The situation in the Georgian-South Ossetian conflict zone is escalating and it is now evident that the sides are on the brink of a large-scale conflict. Naturally, Tbilisi and Tskhinvali (the capital of South Ossetia) have different interpretations of the events that led to the deterioration of the situation. Officially, Tbilisi said that the first provocation was an attack on Georgian peacekeepers in the South Ossetian village of Vanati and the 50 Georgian peacekeepers who were taken hostage. The South Ossetian authorities have announced that their law enforcement agencies "were carrying out an operation to find and detain armed individuals without identification who were illegally in the republic."
Tbilisi blames these developments on Eduard Kokoity, the president of South Ossetia whom Georgian Prime Minister Zurab Zhvaniya has described as "political adventurer," but also ... Moscow. Georgian President Mikhail Saakashvili said, "the main responsibility for the current situation lies not with Eduard Kokoity, but with Russia and Russian peacekeepers that should be doing everything to bring Tskhinvali to its senses." Mr. Kokoity noted that Georgia was provoking the situation by ignoring South Ossetia's peaceful initiatives and deploying troops on the border. The South Ossetian president said that he had received calls from volunteers from the North Caucasus who were ready to defend the republic and that there was a very high probability that he would "accept help from our North Caucasian brothers." It is easy to imagine the level the conflict could reach if it involves volunteers from neighboring regions, including Russia's North Ossetia.
Relations between Tbilisi and Tskhinvali first deteriorated in 1990 when Zviad Gamsakhurdia, then the president of Georgia, resorted to using force to crush the republic's push for independence. During the Soviet Union, the republic was a Georgian autonomy. At the request of both sides, Russian peacekeepers intervened and stopped the bloodshed. The Russian peacekeepers have maintained security in the area since then.
Presently, Tbilisi controls just 40% percent of South Ossetia. The rest of the republic does not recognize Georgia's authority and does not participate in Georgian presidential or parliamentary elections. Tskhinvali has repeatedly said, "South Ossetia is an independent state because it approved a declaration of independence on December 9, 1990. " The self-proclaimed republic holds its own parliamentary and presidential elections.
During Eduard Shevardnadze's rule in Georgia, the situation in the conflict zone was relatively quiet, as the experienced Tbilisi politician knew that it was impossible to solve the complicated problem at once and did not force the issue. The situation changed after Mikhail Saakashvili came to power in Georgia. His election campaign was based on the promise to reunite the country, which was undoubtedly appealing to voters who were dissatisfied with both the economic and political situation in a divided Georgia. Mr. Saakashvili's first move to unite the country was a success. He managed to oust Aslan Abashidze who many years was Adzharia's leader. The bloodless operation, which, was accompanied by threats of the use of force, seems to have inspired Mr. Saakashvili so much that he immediately began work on the second phase of Georgia's reunification.

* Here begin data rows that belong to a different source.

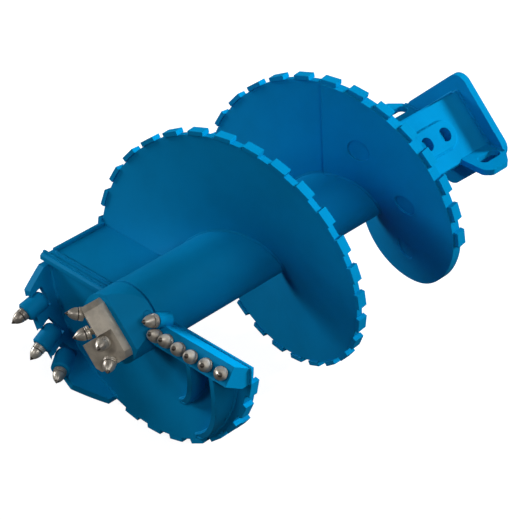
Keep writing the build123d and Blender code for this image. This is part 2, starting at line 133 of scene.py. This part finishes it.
# Worn edges: how far the rounded normal leaves the flat one, broken by noise
edge_wear, start, end = new_group(
    "Edge wear",
    [("Width", "NodeSocketFloat", 0.004), ("Amount", "NodeSocketFloat", 0.6)],
    [("Edge", "NodeSocketFloat"), ("Round normal", "NodeSocketVector")],
)
wide = edge_wear.nodes.new("ShaderNodeBevel")
wide.samples = 6
edge_wear.links.new(start.outputs["Width"], wide.inputs["Radius"])
face = edge_wear.nodes.new("ShaderNodeNewGeometry")
dot = edge_wear.nodes.new("ShaderNodeVectorMath")
dot.operation = "DOT_PRODUCT"
edge_wear.links.new(wide.outputs[0], dot.inputs[0])
edge_wear.links.new(face.outputs["Normal"], dot.inputs[1])
bend = math_node(edge_wear, "SUBTRACT", 1.0, dot.outputs["Value"])
patches = ramp_node(edge_wear, noise_node(edge_wear, 38.0, 4.0, 0.65), 0.38, 0.68)
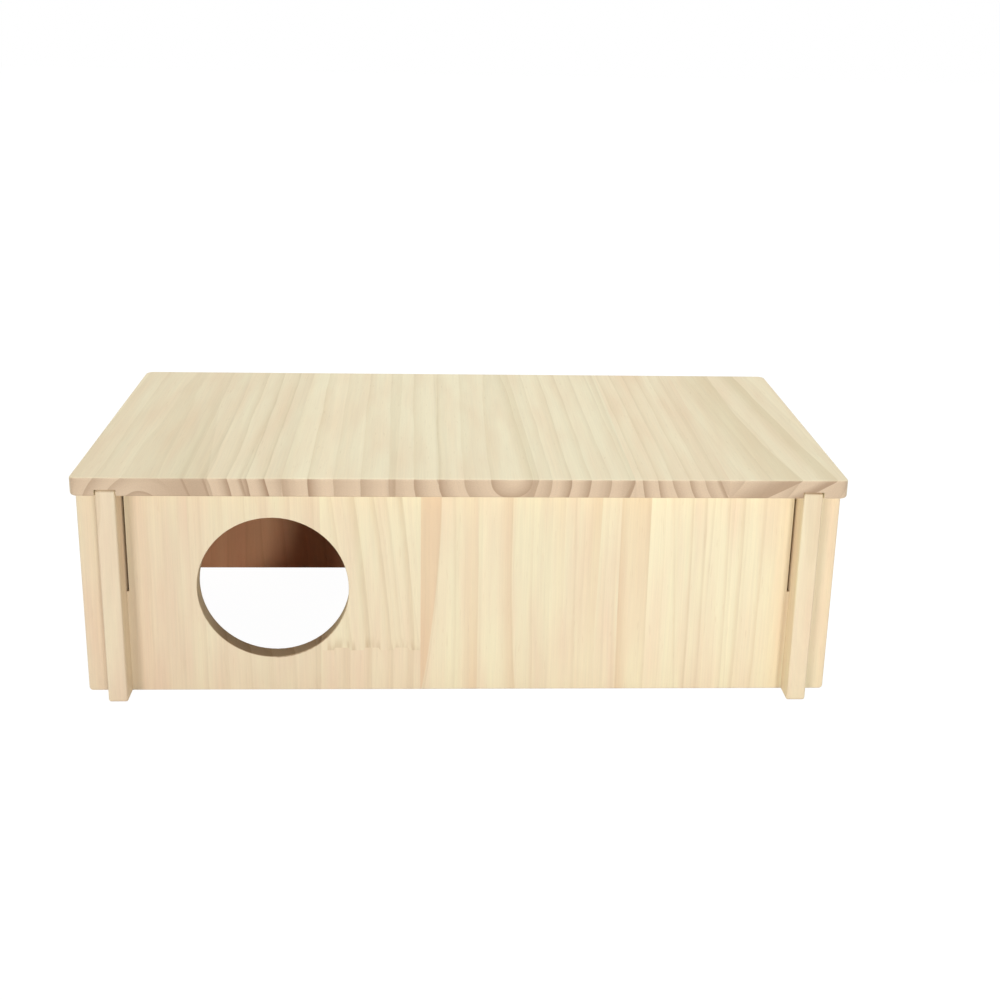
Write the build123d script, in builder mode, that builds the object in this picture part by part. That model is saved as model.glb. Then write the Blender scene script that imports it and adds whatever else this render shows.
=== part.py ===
"""A wooden hamster house: four pine boards that cross in halving joints, under a loose grooved lid.

The frame is in millimetres, with +Z up. The origin is on the floor, under the middle of the lid.
The front faces -Y and the length runs along X.
"""

import os

from build123d import *

# --- Driving dimensions -----------------------------------------------------------------------

# Overall
length = 300.0  # lid, front board and back board, left to right
depth = 150.0  # lid and side boards, front to back
height = 95.0  # floor to the top of the lid

# Board stock
lid_thickness = 7.5
wall_thickness = 7.5

# How far the boards pass each other at the four crossings
end_overhang = 10.0  # front and back boards, past the outer faces of the side boards
front_overhang = 10.0  # side boards, past the outer faces of the front and back boards

# Round entrance in the front board
entrance_diameter = 60.0
entrance_from_end = 75.0  # left end of the board to the middle of the entrance
entrance_height = 45.0  # floor to the middle of the entrance

# Side boards in the grooves of the lid
tongue_rise = 2.5  # how far the side boards stand above the front and back boards
groove_headroom = 0.2  # between the top of a side board and the bottom of its groove
groove_play = 0.35  # on each side of a side board

# Slots of the halving joints
slot_play = 0.9  # extra width of a slot, on the side of the chamber
crossing_gap = 0.3  # between the ends of the two slots that meet

# Eased edges and corners
lid_corner = 3.5  # corners of the lid, seen from above
lid_arris = 1.0
panel_corner = 1.5  # corners of a wall board, seen square to its face
panel_arris = 0.8
entrance_arris = 0.4

# --- Places worked out from them ----------------------------------------------------------------

wall_height = height - lid_thickness
side_panel_height = wall_height + tongue_rise
crossing_height = wall_height / 2  # a halving joint: each board gives up half

long_face_y = depth / 2 - front_overhang  # outer faces of the front and back boards
side_face_x = length / 2 - end_overhang  # outer faces of the side boards

slot_width = wall_thickness + slot_play
long_slot_x = side_face_x - slot_width / 2  # middle of a slot in the front and back boards
side_slot_y = long_face_y - slot_width / 2  # middle of a slot in the side boards

groove_x = side_face_x - wall_thickness / 2  # middle of a side board, and of its groove
groove_width = wall_thickness + 2 * groove_play
groove_depth = tongue_rise + groove_headroom

entrance_x = entrance_from_end - length / 2

os.makedirs("parts", exist_ok=True)


def write(piece, label):
    """Names a finished piece and writes its STEP file."""
    piece.part.label = label
    export_step(piece.part, f"parts/{label}.step")


# --- Lid ----------------------------------------------------------------------------------------

with BuildPart() as lid:
    with BuildSketch(Plane.XY.offset(wall_height)):
        RectangleRounded(length, depth, lid_corner)
    extrude(amount=lid_thickness)
    fillet(lid.faces().filter_by(Axis.Z).edges(), lid_arris)
    with BuildSketch(Plane.XY.offset(wall_height)):
        with Locations((-groove_x, 0), (groove_x, 0)):
            Rectangle(groove_width, depth)
    extrude(amount=groove_depth, mode=Mode.SUBTRACT)

write(lid, "lid")

# --- Front and back boards ------------------------------------------------------------------------


def long_panel(outer_face, inward):
    """A board along X, slotted from its top edge to take both side boards."""
    with BuildPart() as panel:
        with BuildSketch(outer_face):
            with Locations((0, wall_height / 2)):
                RectangleRounded(length, wall_height, panel_corner)
        extrude(amount=inward * wall_thickness)
        fillet(panel.faces().filter_by(Axis.Y).edges(), panel_arris)
        with BuildSketch(outer_face):
            with Locations((-long_slot_x, wall_height), (long_slot_x, wall_height)):
                Rectangle(slot_width, wall_height - crossing_height, align=(Align.CENTER, Align.MAX))
        extrude(amount=inward * wall_thickness, mode=Mode.SUBTRACT)
    return panel


front_face = Plane.XZ.offset(long_face_y)
back_face = Plane.XZ.offset(-long_face_y)

with BuildPart() as front_panel:
    add(long_panel(front_face, inward=-1).part)
    with BuildSketch(front_face):
        with Locations((entrance_x, entrance_height)):
            Circle(entrance_diameter / 2)
    extrude(amount=-wall_thickness, mode=Mode.SUBTRACT)
    fillet(front_panel.edges().filter_by(GeomType.CIRCLE).sort_by(SortBy.RADIUS)[-2:], entrance_arris)

write(front_panel, "front_panel")

back_panel = long_panel(back_face, inward=1)
write(back_panel, "back_panel")

# --- Side boards ----------------------------------------------------------------------------------


def side_panel(outer_face, inward):
    """A board along Y, slotted from its bottom edge to drop over the front and back boards."""
    with BuildPart() as panel:
        with BuildSketch(outer_face):
            with Locations((0, side_panel_height / 2)):
                RectangleRounded(depth, side_panel_height, panel_corner)
        extrude(amount=inward * wall_thickness)
        fillet(panel.faces().filter_by(Axis.X).edges(), panel_arris)
        with BuildSketch(outer_face):
            with Locations((-side_slot_y, 0), (side_slot_y, 0)):
                Rectangle(slot_width, crossing_height + crossing_gap, align=(Align.CENTER, Align.MIN))
        extrude(amount=inward * wall_thickness, mode=Mode.SUBTRACT)
    return panel


left_side_panel = side_panel(Plane.YZ.offset(-side_face_x), inward=1)
write(left_side_panel, "left_side_panel")

right_side_panel = side_panel(Plane.YZ.offset(side_face_x), inward=-1)
write(right_side_panel, "right_side_panel")
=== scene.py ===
"""Looks of the wooden hamster house: bare sanded pine on four slotted wall boards and a loose lid.

Every board is edge-glued from timbers, each cut from its own place in a log. A board's material works out
the growth rings round each timber's pith in three dimensions, so the end grain on an edge runs on into the
lines of the face. Board patterns are in millimetres, everything else is in metres.
"""

import math
from collections import namedtuple

import bpy
from mathutils import Euler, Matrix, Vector


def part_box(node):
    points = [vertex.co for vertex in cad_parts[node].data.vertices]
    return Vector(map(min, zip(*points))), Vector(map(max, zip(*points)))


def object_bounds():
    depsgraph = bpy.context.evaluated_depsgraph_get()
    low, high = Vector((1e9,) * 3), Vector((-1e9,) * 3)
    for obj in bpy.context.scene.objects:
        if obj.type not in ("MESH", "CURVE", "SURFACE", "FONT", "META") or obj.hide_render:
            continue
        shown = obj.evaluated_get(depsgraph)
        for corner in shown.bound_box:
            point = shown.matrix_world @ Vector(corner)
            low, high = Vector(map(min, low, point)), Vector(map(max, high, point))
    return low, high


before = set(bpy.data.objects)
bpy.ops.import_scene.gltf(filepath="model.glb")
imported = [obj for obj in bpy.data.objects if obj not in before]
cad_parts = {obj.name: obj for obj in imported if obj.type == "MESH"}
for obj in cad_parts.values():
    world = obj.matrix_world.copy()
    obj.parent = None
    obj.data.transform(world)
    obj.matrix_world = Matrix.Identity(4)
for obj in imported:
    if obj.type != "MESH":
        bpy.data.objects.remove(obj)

CAD_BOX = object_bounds()
MM_PER_METRE = 1000.0
RIGHT = Vector((1, 0, 0))
BACK = Vector((0, 1, 0))
UP = Vector((0, 0, 1))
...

Moscow helped to end the Georgian-South Ossetian military conflict in 1990-1991 and stopped Georgia's war with Abkhazia in 1992. Russian peacekeepers are still on duty, ensuring the security of Georgians, Abkhazians and South Ossetians. Russia has always supported Georgia's territorial integrity and still believes that it should be preserved, but at the same time, Moscow feels Tbilisi's use of force against the autonomies is inefficient and dangerous.